Although the problem can be solved algebraically by computing E[X⁴|x¹,..] and E[X⁴X³|x¹,..]  I wrote three R codes to “optimise” the location of the first three digits: the first digit ends up as a unit if it is 5 or more and a multiple of ten otherwise, on the first row. For the second draw, it is slightly more variable: with this R code,

second<-function(i,j,N=1e5){draw
drew=matrix(0,N,2)
for (t in 1:N)
  drew[t,]=sample((0:9)[-c(i+1,j+1)],2)
conmean=(45-i-j)/8
conprod=mean(drew[,1]*drew[,2])
if (i<5){ #10*i
 pos=c((110*i+11*j)*conmean,
       100*i*j+10*(i+j)*conmean+conprod,
       (100*i+j)*conmean+10*i*j+10*conprod)}else{
 pos=c((110*j+11*i)*conmean,
       10*i*j+(100*j+i)*conmean+10*conprod,
       10*(i+j)*conmean+i*j+100*conprod)
 return(order(pos)[1])}

the resulting digit again ends up as a unit if it is 5 (except when x¹=7,8,9, where it is 4) or more and a multiple of ten otherwise, but on the second row. Except when x¹=0, x²=1,2,3,4, when they end up on the first row together, 0 obviously in front.
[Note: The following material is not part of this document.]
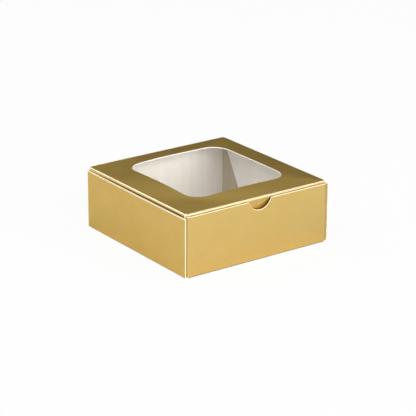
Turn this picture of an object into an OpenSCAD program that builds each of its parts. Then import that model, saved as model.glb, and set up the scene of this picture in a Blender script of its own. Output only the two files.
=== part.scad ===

For the third and last open draw, there is only one remaining random draw, which mean that the decision only depends on x¹,x²,x³ and E[X⁴|x¹,x²,x³]=(45-x¹-x²-x³)/7. Attaching x³ to x² or x¹ will then vary monotonically in x³, depending on whether x¹>x² or x¹<x²:

fourth=function(i,j,k){
comean=(45-i-j-k)/7
if ((i<1)&(j<5)){ pos=c(10*comean+k,comean+10*k)}
if ((i<5)&(j>4)){ pos=c(100*i*comean+k*j,j*comean+100*i*k)}
if ((i>0)&(i<5)&(j<5)){ pos=c(i*comean+k*j,j*comean+i*k)} 
if ((i<7)&(i>4)&(j<5)){ pos=c(i*comean+100*k*j,j*comean+100*i*k)} 
if ((i<7)&(i>4)&(j>4)){ pos=c(i*comean+k*j,j*comean+i*k)}
if ((i>6)&(j<4)){ pos=c(i*comean+100*k*j,j*comean+100*i*k)} 
if ((i>6)&(j>3)){ pos=c(i*comean+k*j,j*comean+i*k)}
return(order(pos)[1])}

Running this R code for all combinations of x¹,x² shows that, except for the cases x¹≥5 and x²=0, for which x³ invariably remains in front of x¹, there are always values of x³ associated with each position.